Biochar type and factors affecting N transformation, ammonia volatilization, and nitrous oxide emissions

Authors: QIN, RUIJUN - Oregon State University; HANSON, BRAD - University Of California; Gao, Suduan

Submitted to: American Society of Agronomy Meetings
Publication Type: Abstract Only
Publication Acceptance Date: 7/11/2017
Publication Date: 10/22/2017
Citation: Qin, R., Hanson, B., Gao, S. 2017. Biochar type and factors affecting N transformation, ammonia volatilization, and nitrous oxide emissions.
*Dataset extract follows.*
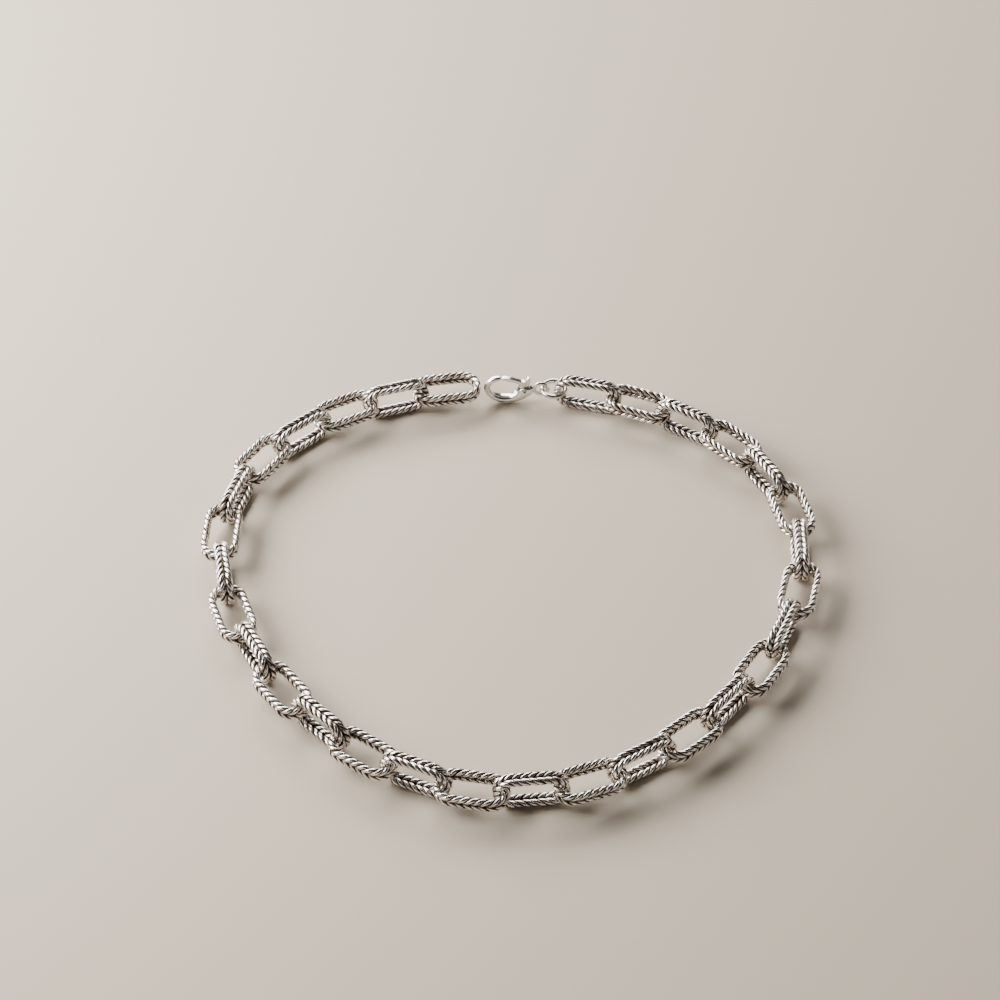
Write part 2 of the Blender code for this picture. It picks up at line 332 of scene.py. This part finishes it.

Presented at the American Society of Agronomy 2017 Annual Meeting, October 22-25, 2017, Tampa, Florida. 181-8.

Interpretive Summary:

Technical Abstract: Soil amendment with biochar has shown the potential to improve nitrogen (N) availability for plant uptake and reduce environmental losses via ammonia (NH3) and nitrous oxide (N2O) emissions. There are still many unknowns on how biochar type and soil conditions affect N dynamics and processes associated with these N losses. The aim of this study was to determine effects of biochar type and soil conditions on N transformation and volatilization losses. Laboratory incubation experiments were conducted with urea application rate at 100 mg/kg and four biochar (coconut shell, pine bark/wood chips, wheat midds, and softwood feedstock) amendments in a sandy loam soil under a range of soil temperature and soil moisture conditions. Nitrogen transformation, NH3 volatilization, and N2O emissions were monitored for over 5 weeks. In general, urea hydrolysis occurred immediately following application. Nitrification occurred in 3 days and it was a dominant process. No significant effect of biochar on N transformations was observed. Among the tested biochar materials at 1% (w/w), only coconut shell biochar reduced N2O and NH3 emissions by 22% and 40%, respectively; additional 20% reduction of N2O emissions was observed when the biochar rate increased to 2%. Soil moisture from 5% to 20% (w/w) greatly increased the N2O emissions, but reduced NH3 emissions. Nitrification process was much slower in dry soil (5%, w/w). From 10 to 45°C, the highest level of N2O emissions occurred at 25°C, while the highest NH3 emission occurred at 45°C. Nitrification was much faster at 25°C, with a much higher nitrite concentration than at 10 or 45°C. The results suggest that there is a great need to examine the correlations between biochar properties and N losses to define effective materials and develop nitrogen management strategies.